What has been achieved? In the economic development arena, it is difficult – and unfair -- to try to find a quick ‘cause and effect’ relationship between donor help and corporate performance. By definition, economic development is a slow process, and more equitable distribution of income is even slower. While there are many anecdotal success stories, the view of most development experts is summed up by Dr. Wallace E. Tyner of the Department of Agricultural Economics at Purdue University, a veteran of dozens of overseas development projects for USAID and other donor agencies in the Middle East and elsewhere. Says Dr. Tyner: “The reality is that when a donor project comes along, it is usually the established or well connected that have access to the donor(s). Smaller businesses largely get left out of the process.
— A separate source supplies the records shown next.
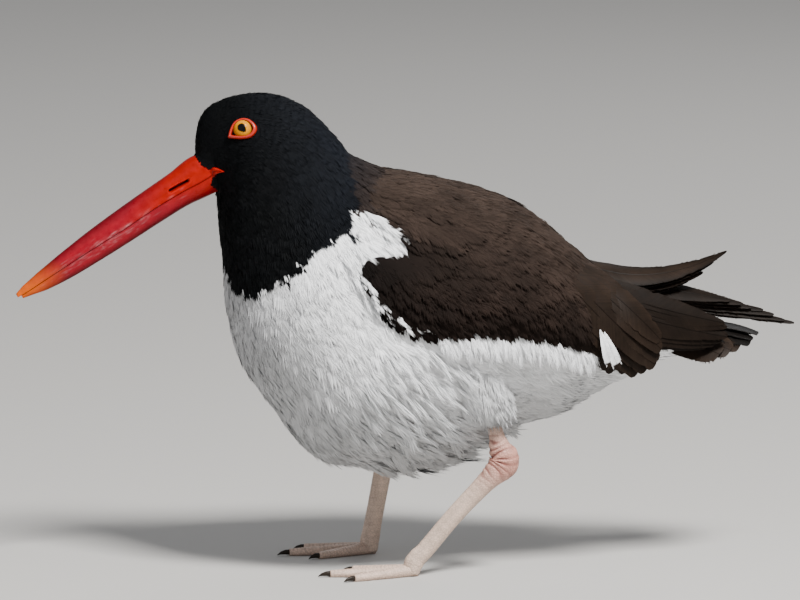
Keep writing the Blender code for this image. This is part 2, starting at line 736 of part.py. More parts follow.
def make_tail():
    """The tail: twelve feathers in a low arched fan, the middle ones on top."""
    tail = tail_core("tail", material("plumage_dark", PLUMAGE_DARK, 0.6))
    vanes = []
    for k in range(TAIL_COUNT):
        place = 2 * k / (TAIL_COUNT - 1) - 1
        far = abs(place)
        stack = STACK_STEP * TAIL_COUNT / 2 * (0.5 - far)
        root = np.array((TAIL_ROOT[0], TAIL_ROOT[1] * place, TAIL_ROOT[2]))
        shorter = TAIL_SHORTER * far ** 1.6
        tip = np.array((TAIL_TIP[0] - shorter, TAIL_TIP[1] * place, TAIL_TIP[2] - TAIL_DROP * far))
        tip += (random.uniform(-1.0, 1.0), 0.0, stack * 0.5)
        bend = (root + tip) / 2 + (0.0, 0.0, TAIL_RISE * (1 - 0.6 * far) + stack * 0.4)
        facing = (0.0, TAIL_LEAN * place, 1.0)
        vanes.append(vane((root, bend, tip), varied(TAIL_HALF_WIDTH, 0.05), facing, 0.4, 6.0))
    apply_cut(tail, vanes, "UNION")


def make_leg(word, side, path, foot):
    """A bare leg from the belly's feathers to the floor, its foot and its claws."""
    pink = material("leg_pink", LEG_PINK, 0.55)
    y = side * LEG_SIDE
    limb("leg_" + word, path, pink)
    joint = np.array((foot[0], y, foot[1]))
    toes = []
    claws = []
    for number, (length, turn) in enumerate(zip(TOE_LENGTHS, TOE_TURNS)):
        turn = math.radians(turn) * (1 if side < 0 else -1)
        way = np.array((-math.cos(turn), -math.sin(turn), 0.0))
        rows = []
        for share, radius in TOE_PROFILE:
            height = TOE_HEIGHT * (1.1 - 0.45 * max(share, 0.0))
            centre = joint * (1, 1, 0) + way * length * share + np.array((0.0, 0.0, height))
            rows.append((*centre, height * 1.12, radius))
        toes.append(limb("toe", rows, sides=TOE_SIDES))
        tip = joint * (1, 1, 0) + way * (length + GAP)
        claw = []
        for share, radius, height in CLAW_PROFILE:
            centre = tip + way * CLAW_LENGTH * share + np.array((0.0, 0.0, height))
            claw.append((*centre, radius, radius))
        claws.append(("claw_%s_%d" % (word, number + 1), claw))
    ankle = [
        (joint[0] + 1.0, y, 1.4, 3.4, 3.6),
        (joint[0] + 0.6, y, 3.2, 4.0, 3.7),
    ]
    ankle_end = np.array(path[-1][:3], float)
    way = ankle_end - np.array(path[-2][:3], float)
    way /= np.linalg.norm(way)
    top = ankle_end + way * GAP
    ankle.append((*(top + way * ANKLE_NECK), path[-1][3], path[-1][4]))
    ankle.append((*top, path[-1][3], path[-1][4]))
    foot_object = limb("foot_" + word, ankle, pink)
    apply_cut(foot_object, toes, "UNION")
    under = add_object(
        "floor_tool",
        [(x, yy, z) for x in (-90.0, 60.0) for yy in (-80.0, 80.0) for z in (-12.0, 0.0)],
        [(0, 1, 3, 2), (4, 6, 7, 5), (0, 4, 5, 1), (2, 3, 7, 6), (0, 2, 6, 4), (1, 5, 7, 3)],
    )
    apply_cut(foot_object, [under], "DIFFERENCE")
    for name, claw in claws:
        limb(name, claw, material("claw_dark", CLAW_DARK, 0.4), sides=TOE_SIDES)


def near_leg_path():
    """The near leg: a short bare stretch above the bent heel, and the long shank below it."""
    y = -LEG_SIDE
    top_x, top_z = NEAR_LEG_TOP
    heel_x, heel_z = HEEL
    end_x, end_z = NEAR_FOOT[0] + 2.6, NEAR_FOOT[1] + 2.6
    return (
        (top_x, y, top_z, 2.9, 2.8),
        (top_x + 1.4, y, top_z - 6.0, 3.2, 2.9),
        (top_x + 2.8, y, top_z - 11.0, 4.6, 3.7),
        (heel_x, y, heel_z + 1.5, 6.0, 4.3),
        (heel_x - 0.6, y, heel_z - 2.0, 6.2, 4.4),
        (heel_x - 5.0, y, heel_z - 6.5, 4.6, 3.8),
        (heel_x - 9.5, y, heel_z - 11.0, 3.9, 3.2),
        ((heel_x + end_x) / 2 - 3.0, y, (heel_z + end_z) / 2 - 3.0, 3.6, 3.0),
        (end_x + 3.5, y, end_z + 3.5, 3.6, 3.0),
        (end_x, y, end_z, 3.8, 3.2),
    )


def far_leg_path():
    """The far leg: its shank comes straight out of the belly's feathers, which hide the heel."""
    y = LEG_SIDE
    top_x, top_z = FAR_LEG_TOP
    end_x, end_z = FAR_FOOT[0] + 0.8, FAR_FOOT[1] + 3.4
    return (
        (top_x, y, top_z, 3.8, 3.2),
        ((top_x + end_x) / 2, y, (top_z + end_z) / 2, 3.6, 3.0),
        (end_x + 0.9, y, end_z + 5.0, 3.6, 3.0),
        (end_x, y, end_z, 3.8, 3.2),
    )


def make_legs():
    """Both legs with their feet."""
    make_leg("left", -1, near_leg_path(), NEAR_FOOT)
    make_leg("right", 1, far_leg_path(), FAR_FOOT)


def make_thighs():
    """The feathered thighs that close round the top of each bare leg."""
    white = material("down_white", PLUMAGE_WHITE, 0.9)
    for word, leg in (("left", near_leg_path()), ("right", far_leg_path())):
        top = np.array(leg[0][:3], float)
        way = top - np.array(leg[1][:3], float)
        way /= np.linalg.norm(way)
        path = []
        for high, depth, wide in THIGH_ROWS:
            free = max(high - THIGH_ROWS[1][0], 0.0)
            lean = np.array((-THIGH_LEAN * free, math.copysign(THIGH_OUT * free, top[1]), 0.0))
            path.append((*(top + way * (high + GAP) + lean), depth, wide))
        thigh = limb("thigh_" + word, path, white, sides=THIGH_SIDES)
        room = body_length("body_room", NECK_END, TORSO_END + 1.0, TORSO_ROWS, None, 0.0, 0.0)
        swell(room, GAP)
        apply_cut(thigh, [room], "DIFFERENCE")


def swell(target, amount):
    """Moves each point of a mesh out along its normal by an amount in millimetres."""
    mesh = target.data
    moves = [vertex.normal.copy() for vertex in mesh.vertices]
    for vertex, move in zip(mesh.vertices, moves):
        vertex.co += move * amount * MM


def leg_room(path):
    """A leg swollen by the gap and reaching past its top, which clears its place in the belly."""
    rows = [(x, y, z, depth + GAP, side + GAP) for x, y, z, depth, side in path]
    x, y, z, depth, side = rows[0]
    return limb("leg_room", [(x - 0.5, y, z + 4.0, depth, side)] + rows)


def make_body():
    """The neck, the torso and the rump."""
    black = material("plumage_black", PLUMAGE_BLACK, 0.75)
    white = material("plumage_white", PLUMAGE_WHITE, 0.85)
    down = material("down_white", PLUMAGE_WHITE, 0.9)
    body_length("neck", HEAD_END, NECK_END, NECK_ROWS, black, GAP / 2, GAP / 2)
    torso = body_length("torso", NECK_END, TORSO_END, TORSO_ROWS, white, GAP / 2, GAP / 2)
    apply_cut(torso, [leg_room(near_leg_path()), leg_room(far_leg_path())], "DIFFERENCE")
    body_length("rump", TORSO_END, len(BODY_SECTIONS) - 1.0, RUMP_ROWS, down, GAP / 2, 0.0)


def main():
    random.seed(SEED)
    for old in list(bpy.data.objects):
        bpy.data.objects.remove(old)
    make_body()
    make_head()
    make_bill()
    make_wings()
    make_tail()
    make_thighs()
    make_legs()


main()
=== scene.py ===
"""An adult American oystercatcher, half crouched over its feet: skin, plumage, bill, eyes and legs.

The sizes below are in millimetres in the bird's own frame: it faces -X, its left side is towards -Y
and the ground is Z = 0. metres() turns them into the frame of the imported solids.
"""

import math

import bmesh
import bpy
import numpy as np
from bpy.props import FloatProperty, FloatVectorProperty, IntProperty, PointerProperty
from bpy.types import Operator, Panel, PropertyGroup
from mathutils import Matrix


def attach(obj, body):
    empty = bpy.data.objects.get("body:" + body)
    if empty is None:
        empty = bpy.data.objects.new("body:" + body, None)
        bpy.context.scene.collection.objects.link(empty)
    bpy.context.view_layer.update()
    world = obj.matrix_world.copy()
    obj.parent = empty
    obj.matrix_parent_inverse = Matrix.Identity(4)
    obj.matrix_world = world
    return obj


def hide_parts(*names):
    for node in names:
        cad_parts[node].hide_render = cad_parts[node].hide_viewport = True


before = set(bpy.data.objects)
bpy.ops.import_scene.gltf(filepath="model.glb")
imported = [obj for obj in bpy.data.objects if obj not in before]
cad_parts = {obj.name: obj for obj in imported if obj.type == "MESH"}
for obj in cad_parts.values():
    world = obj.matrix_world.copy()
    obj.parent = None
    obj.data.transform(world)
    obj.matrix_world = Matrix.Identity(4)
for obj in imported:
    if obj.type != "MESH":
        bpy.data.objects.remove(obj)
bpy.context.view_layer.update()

bl_info = {
    "name": "Oystercatcher",
    "version": (1, 0, 0),
    "blender": (4, 5, 0),
    "location": "3D View > Sidebar > Oystercatcher",
    "description": "Dresses a still oystercatcher: skin, feathers, bill, eyes, legs and a plain stage",
    "category": "Object",
}

BODY = "root"
MM = 0.001
FRAME_SHIFT_X = -3.75

# Body sections from the face to the tail. Each row is a flat cut through the bird:
# upper point X, Z; lower point X, Z; half width; share by which the lower half is wider.
BODY_SECTIONS = (
    (-84.0, 166.5, -76.6, 157.0, 4.6, 0.0),
    (-83.4, 177.9, -73.9, 152.4, 5.8, 0.0),
    (-80.6, 186.4, -74.0, 149.5, 7.0, 0.0),
    (-73.6, 191.6, -74.5, 145.4, 9.4, 0.0),
    (-63.4, 194.3, -74.4, 140.1, 14.6, 0.02),
    (-51.1, 194.0, -74.0, 134.4, 18.2, 0.04),
    (-38.9, 188.9, -73.2, 127.4, 20.6, 0.05),
    (-28.6, 179.6, -72.8, 118.8, 24.0, 0.06),
    (-20.4, 170.6, -72.0, 107.7, 30.5, 0.08),
    (-11.5, 165.6, -67.2, 87.0, 41.0, 0.08),
    (-0.8, 161.8, -55.4, 67.6, 47.0, 0.08),
    (11.5, 157.6, -37.2, 46.2, 50.0, 0.08),
    (24.5, 152.8, -9.5, 39.4, 50.0, -0.04),
    (38.9, 146.6, 16.4, 41.8, 48.0, -0.16),
    (51.1, 139.0, 40.9, 52.8, 44.0, -0.2),
    (62.6, 130.0, 62.6, 59.3, 39.0, -0.12),
    (74.4, 120.5, 81.8, 69.6, 31.0, 0.0),
    (87.9, 110.5, 96.5, 76.2, 23.0, 0.0),
    (101.0, 101.5, 105.5, 82.0, 15.0, 0.0),
)
BODY_ROUNDNESS = 2.15
BODY_LAST = len(BODY_SECTIONS) - 1.0
SKIN_ROWS = 160
SKIN_SIDES = 112
# Depth of the coat under the solids' surface at body sections, in millimetres.
COAT_DEPTH = ((0.0, 0.5), (2.0, 0.8), (6.0, 1.2), (8.0, 1.8), (11.0, 2.6), (15.0, 2.6), (17.0, 1.8), (18.0, 1.0))

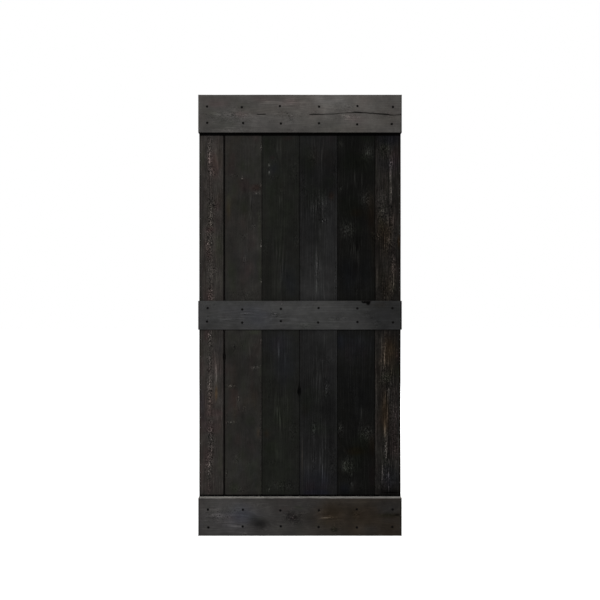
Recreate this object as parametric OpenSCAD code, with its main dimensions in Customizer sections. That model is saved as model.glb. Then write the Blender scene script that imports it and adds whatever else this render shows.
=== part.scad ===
// Plank sliding-door slab: tongue-and-groove boards side by side, with a top,
// a middle and a bottom rail screwed across their front.
// Millimetres. X runs across the door, +Y to its back, +Z up. The origin is the
// middle of the bottom edge, halfway through the thickness.

/* [Boards] */
// Height of the door, which is the length of every board
door_h = 2134; // [1830:1:2440]
// Face width of each of the four full boards
board_w = 184; // [120:1:240]
// Face width of the narrower board ripped to fit at the left edge
left_edge_board_w = 122; // [70:1:184]
// Face width of the narrower board ripped to fit at the right edge
right_edge_board_w = 126; // [70:1:184]
// Thickness of the boards
board_t = 16; // [14:0.5:25]

/* [Tongue and groove] */
// Thickness of a tongue
tongue_t = 5; // [3:0.5:7]
// How far a tongue stands out of its board's edge
tongue_l = 7; // [4:0.5:10]
// Gap on each face of a tongue in its groove
tongue_play = 0.2; // [0.1:0.05:0.5]
// Gap between a tongue's tip and the bottom of its groove
tongue_tip_play = 0.6; // [0.3:0.1:2]
// Gap between the edges of two boards, for the wood to swell into
board_gap = 1; // [0.3:0.1:3]
// Bevel of the V-joint along the front of each joint
v_bevel = 2.5; // [0.5:0.1:4]
// Broken edge along the back of the boards and the door's side edges
board_arris = 1; // [0.3:0.1:2]

/* [Rails] */
// Thickness of the rails
rail_t = 19; // [15:0.5:25]
// Height of the top rail
top_rail_h = 184; // [140:1:240]
// Height of the middle rail
middle_rail_h = 140; // [110:1:240]
// Height of the bottom rail
bottom_rail_h = 184; // [140:1:240]
// How far the middle rail's centre lies above the middle of the door
middle_rail_lift = 0; // [-200:1:200]
// How far the rails stop short of the boards at each side edge
rail_reveal = 0; // [0:0.5:5]
// Broken edge along the rails
rail_arris = 1.5; // [0.5:0.1:3]

/* [Screws] */
// Wood left between a screw's point and the door's back
tip_cover = 2.6; // [1:0.1:6]
// Outer diameter of the thread
screw_d = 4.2; // [3.5:0.1:5]
// Diameter of the countersunk head
head_d = 9.5; // [7:0.1:11]
// Cone angle of the head
head_angle = 82; // [80:1:100]
// Straight rim of the head above its cone
head_rim = 0.4; // [0.2:0.1:0.8]
// How deep the heads are sunk below the rail's face
head_sunk = 1.2; // [0:0.1:2]
// Length of the screw's point
point_l = 6; // [4:0.5:10]
// Diameter of the blunt tip of the point
tip_d = 0.6; // [0.3:0.1:1.2]
// Width of the cross slots in the head
slot_w = 1.2; // [0.8:0.1:1.5]
// Length of the cross slots in the head
slot_l = 5.2; // [3:0.1:6]
// Depth of the cross slots
slot_deep = 1.8; // [1:0.1:2.5]
// Gap all round a screw in its hole
screw_play = 0.1; // [0.05:0.05:0.3]
// From the door's side edge to the screws in an edge board
edge_screw_in = 46; // [25:1:60]
// From a wide rail's upper edge to its upper row of screws
upper_row_in = 59; // [25:1:60]
// From a wide rail's lower edge to its lower row of screws
lower_row_in = 44; // [25:1:55]
// From the middle rail's edges to its two rows of screws
middle_row_in = 38; // [25:1:45]
// How far a hand-drilled hole may stray from its mark
stray = 4; // [0:0.5:5]
// Which set of stray marks is used
stray_seed = 11; // [1:1:99]

/* [Hidden] */

$fn = 48;
// Overlap of a cutting tool past the face that it cuts
past = 1;

full_boards = 4;
last_board = full_boards + 1;
door_w = full_boards * board_w + left_edge_board_w + right_edge_board_w;
door_t = board_t + rail_t;
// Front face of the rails and front face of the boards
front_y = -door_t / 2;
board_y = front_y + rail_t;
rail_w = door_w - 2 * rail_reveal;
groove_deep = tongue_l - board_gap + tongue_tip_play;
// Length of a screw, head included
screw_l = door_t - head_sunk - tip_cover;

top_rail_z = door_h - top_rail_h;
middle_rail_z = (door_h - middle_rail_h) / 2 + middle_rail_lift;

board_black = [0.13, 0.12, 0.11];
edge_board_brown = [0.19, 0.17, 0.16];
rail_charcoal = [0.27, 0.26, 0.25];
screw_black = [0.04, 0.04, 0.04];

// Boards are counted from 0 at the left edge, seen from the front.
function at_side(i) = i == 0 || i == last_board;
function face_w(i) = i == 0 ? left_edge_board_w : i == last_board ? right_edge_board_w : board_w;
function face_x(i) = i == 0 ? -door_w / 2 : -door_w / 2 + left_edge_board_w + (i - 1) * board_w;

// Screws stand in one column for each board and two rows for each rail.
function column_x(i) =
    i == 0 ? -door_w / 2 + edge_screw_in
    : i == last_board ? door_w / 2 - edge_screw_in
    : face_x(i) + board_w / 2;
function strays(rail) = rands(-stray, stray, 4 * (last_board + 1), stray_seed + rail);

// Each rail's number, its rows' heights, and the [x, z] of its screws
TOP = 0;
MIDDLE = 1;
BOTTOM = 2;
function row_z(rail, row) =
    rail == TOP ? (row == 0 ? door_h - upper_row_in : top_rail_z + lower_row_in)
    : rail == MIDDLE ? middle_rail_z + (row == 0 ? middle_rail_h - middle_row_in : middle_row_in)
    : (row == 0 ? bottom_rail_h - upper_row_in : lower_row_in);
function screw_marks(rail) =
    let (s = strays(rail))
    [for (i = [0:last_board], row = [0, 1])
        [column_x(i) + s[4 * i + 2 * row], row_z(rail, row) + s[4 * i + 2 * row + 1]]];

// Outline of a board across its length: x from its left face edge, y from its front.
// A grooved or tongued edge stands back by half the gap and has the V-joint's bevel.
module board_outline(w, grooved, tongued) {
    left = grooved ? board_gap / 2 : 0;
    right = w - (tongued ? board_gap / 2 : 0);
    left_bevel = grooved ? v_bevel : board_arris;
    right_bevel = tongued ? v_bevel : board_arris;
    tongue_y = (board_t - tongue_t) / 2;
    difference() {
        union() {
            polygon([
                [left + left_bevel, 0], [right - right_bevel, 0],
                [right, right_bevel], [right, board_t - board_arris],
                [right - board_arris, board_t], [left + board_arris, board_t],
                [left, board_t - board_arris], [left, left_bevel],
            ]);
            if (tongued)
                translate([right - past, tongue_y]) square([tongue_l + past, tongue_t]);
        }
        if (grooved)
            translate([left - past, tongue_y - tongue_play])
                square([groove_deep + past, tongue_t + 2 * tongue_play]);
    }
}

// A screw's outline of revolution, grown all round by play. The axis is Z, with the
// top of the head at 0 and the point down.
module screw_outline(play) {
    head_r = head_d / 2;
    shank_r = screw_d / 2;
    cone_h = (head_r - shank_r) / tan(head_angle / 2);
    rim_z = -head_rim - play;
    neck_z = rim_z - cone_h;
    polygon([
        [0, 0], [head_r + play, 0], [head_r + play, rim_z], [shank_r + play, neck_z],
        [shank_r + play, point_l - screw_l], [tip_d / 2 + play, -screw_l - play],
        [0, -screw_l - play],
    ]);
}

// Stands its children at a mark on a rail, with +Z towards the front.
module at_mark(mark) {
    translate([mark[0], front_y + head_sunk, mark[1]]) rotate([90, 0, 0]) children();
}

module screw() {
    difference() {
        rotate_extrude() screw_outline(0);
        for (turn = [0, 90])
            rotate([0, 0, turn])
                translate([-slot_l / 2, -slot_w / 2, -slot_deep])
                    cube([slot_l, slot_w, slot_deep + past]);
    }
}

module screw_hole() {
    rotate_extrude() screw_outline(screw_play);
    cylinder(h = head_sunk + past, d = head_d + 2 * screw_play);
}

module screw_holes(rail, columns = [0:last_board]) {
    marks = screw_marks(rail);
    for (i = columns, row = [0, 1]) at_mark(marks[2 * i + row]) screw_hole();
}

module board(i) {
    color(at_side(i) ? edge_board_brown : board_black)
        difference() {
            translate([face_x(i), board_y, 0])
                linear_extrude(door_h)
                    board_outline(face_w(i), grooved = i > 0, tongued = i < last_board);
            for (rail = [TOP, MIDDLE, BOTTOM]) screw_holes(rail, [i]);
        }
}

// A rail of height h with its lower edge at z.
module rail(number, z, h) {
    color(rail_charcoal)
        difference() {
            translate([-rail_w / 2, front_y, z])
                rotate([90, 0, 90])
                    linear_extrude(rail_w)
                        polygon([
                            [rail_arris, 0], [rail_t - rail_arris, 0],
                            [rail_t, rail_arris], [rail_t, h - rail_arris],
                            [rail_t - rail_arris, h], [rail_arris, h],
                            [0, h - rail_arris], [0, rail_arris],
                        ]);
            screw_holes(number);
        }
}

module rail_screws(number) {
    color(screw_black)
        for (mark = screw_marks(number)) at_mark(mark) screw();
}

board(0);  // left_edge_board
board(1);  // left_outer_board
board(2);  // left_inner_board
board(3);  // right_inner_board
board(4);  // right_outer_board
board(5);  // right_edge_board
rail(TOP, top_rail_z, top_rail_h);  // top_rail
rail(MIDDLE, middle_rail_z, middle_rail_h);  // middle_rail
rail(BOTTOM, 0, bottom_rail_h);  // bottom_rail
rail_screws(TOP);  // top_rail_screws
rail_screws(MIDDLE);  // middle_rail_screws
rail_screws(BOTTOM);  // bottom_rail_screws
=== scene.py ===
# %% [markdown]
# # A plank door in black stain
# This lesson dresses a sliding door made of six tongue-and-groove boards and three rails.
# The door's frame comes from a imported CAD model, so every size and place is already settled.
# Blender's work is the wood itself: growth rings, knots, worn edges, a check that has opened
# in the top rail, and a stain that went on unevenly and has been rubbed back by hands.

# %% Load the frame
import math

import bpy
import numpy as np
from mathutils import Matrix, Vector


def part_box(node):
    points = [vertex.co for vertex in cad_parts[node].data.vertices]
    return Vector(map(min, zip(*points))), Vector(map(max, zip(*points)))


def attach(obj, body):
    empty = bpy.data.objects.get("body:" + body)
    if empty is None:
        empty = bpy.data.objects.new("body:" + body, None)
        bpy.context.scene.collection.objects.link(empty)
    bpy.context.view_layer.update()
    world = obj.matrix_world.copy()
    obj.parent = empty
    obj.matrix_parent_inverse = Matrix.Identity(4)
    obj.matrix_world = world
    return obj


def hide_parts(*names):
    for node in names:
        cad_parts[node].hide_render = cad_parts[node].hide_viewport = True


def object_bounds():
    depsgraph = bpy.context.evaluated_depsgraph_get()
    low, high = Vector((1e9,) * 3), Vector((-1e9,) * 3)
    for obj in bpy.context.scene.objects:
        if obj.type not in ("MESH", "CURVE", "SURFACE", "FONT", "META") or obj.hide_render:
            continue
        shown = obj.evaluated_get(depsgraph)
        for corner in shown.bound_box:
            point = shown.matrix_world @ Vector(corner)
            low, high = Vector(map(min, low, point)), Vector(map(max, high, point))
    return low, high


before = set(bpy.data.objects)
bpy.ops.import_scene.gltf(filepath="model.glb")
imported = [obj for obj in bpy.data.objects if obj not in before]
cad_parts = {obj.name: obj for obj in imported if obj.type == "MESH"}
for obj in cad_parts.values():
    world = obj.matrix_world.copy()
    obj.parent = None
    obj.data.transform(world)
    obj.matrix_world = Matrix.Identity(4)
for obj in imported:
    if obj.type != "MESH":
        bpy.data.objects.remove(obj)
CAD_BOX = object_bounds()
DOOR_LOW, DOOR_HIGH = CAD_BOX
MM = 0.001
print("door", [round((DOOR_HIGH[k] - DOOR_LOW[k]) / MM) for k in range(3)], "mm")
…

Thus, small businesses remain small and unable to create jobs, and the relatively rich get richer.” Donors find this phenomenon particularly discouraging because small businesses have the potential to create far more jobs than all the relatively large private companies combined.

What can be done? There is no one-size-fits-all solution for the Middle East. But there are steps that could be taken. For example:

1. Conditionality: As ‘in-your-face’ as it may be diplomatically, donors need to insist that aid to the private sector be accompanied by pro-business policy and regulatory changes. They also have a right to encourage transparency and accountability from host governments for the funds they receive, and appropriate actions to ensure that mafias or corrupt officials don’t profit from aid dollars. Once a program and its goals and benchmarks are accepted by recipient governments, these hosts should understand that the size of next year’s aid budget will depend on how well this year’s benchmarks have been met.

2. Donor Know-How: Those who work for governmental aid agencies have little or no private sector experience. This has led to errors in judgment and to a general lack of interest in private sector development. Donors need to recruit more staff from the private sector.

3. Access to Capital: Sales, profits and employment cannot be created without capital. But in the Middle East and elsewhere, commercial banks are most comfortable lending to prominent figures and to friends and relatives, and distinctly uncomfortable lending to others – especially smaller companies. Reform of commercial banking systems throughout the Middle East needs to be a much higher priority among donors.

4. Inside-out, bottom-up Change: In a few Middle East countries, indigenous business support groups have learned how to make their case to government and keep the pressure on until reasonable policy changes are made. Donors need to devote more resources to the development of such trade associations, chambers of commerce, and cooperatives.

5. Use of Volunteers: While NGOs have been used abroad in the past, they have usually been placed in subservient roles to contracting firms. Yet host governments and host country business people may well respond more positively to volunteers than to paid consultants. Volunteers can bring a wealth of practical business experience to the Middle East. Their role is worth expanding.

6. Donor Coordination and Cooperation: Multilateral and bilateral donors need to leverage their resources to optimize their positive impacts. This requires more collegial planning and implementation of programs to strengthen private sectors throughout the Middle East and North Africa. There is a need for greater cooperation among donors from different countries, as well as between bilateral and multilateral donors.

7. Access to Information Systems: Middle East business people need more access to the Internet, which unprecedented opportunities for individual entrepreneurs to obtain information about the latest technologies and market information from around the world. It can also be used to help MENA business people to identify prospective joint venture partners or subcontracting customers.

8. Corruption: Corruption exists in every developing country (and many developed ones as well). The Middle East is certainly no exception. Corruption comes in many forms. It is often blatant: your goods will rot on the dockside unless the Customs Officer and his colleagues get their baksheesh. Sometimes it is subtler; many companies in the Middle East hire Customs Officers to do their paperwork in their ‘spare time’, thus ensuring expedited shipments. In whatever form, corruption is pervasive and costly. The American Chamber of Commerce in Egypt estimates that corruption adds 25-30 per cent to every commercial transaction, often with the result that Egyptian products and services become uncompetitive. Moreover, corruption hurts smaller companies most. Finally, a reputation for corruption poisons the environment for major transnational investors. It is true that Middle Eastern civil servants (who, in many countries, once made up much of the respected middle class) are painfully underpaid. They need more money, and those who deserve it on a merit basis should receive it. But money alone will not fix this deeply ingrained problem. Donors can help, but at the end of the day, it is a matter of political will: host governments throughout the region need to be prepared to take swift and serious criminal action against corrupt officials, from the top down, and against the business people who keep this sordid tradition alive.

The Middle East lives in a globalized world, whether it likes the idea or not. It can rise to the challenges of globalization -- producing good products and services competitively -- or it can allow globalization to reduce it to buying expensive imports only the few can pay for. Changing old ways will not be easy. But failure is not an option.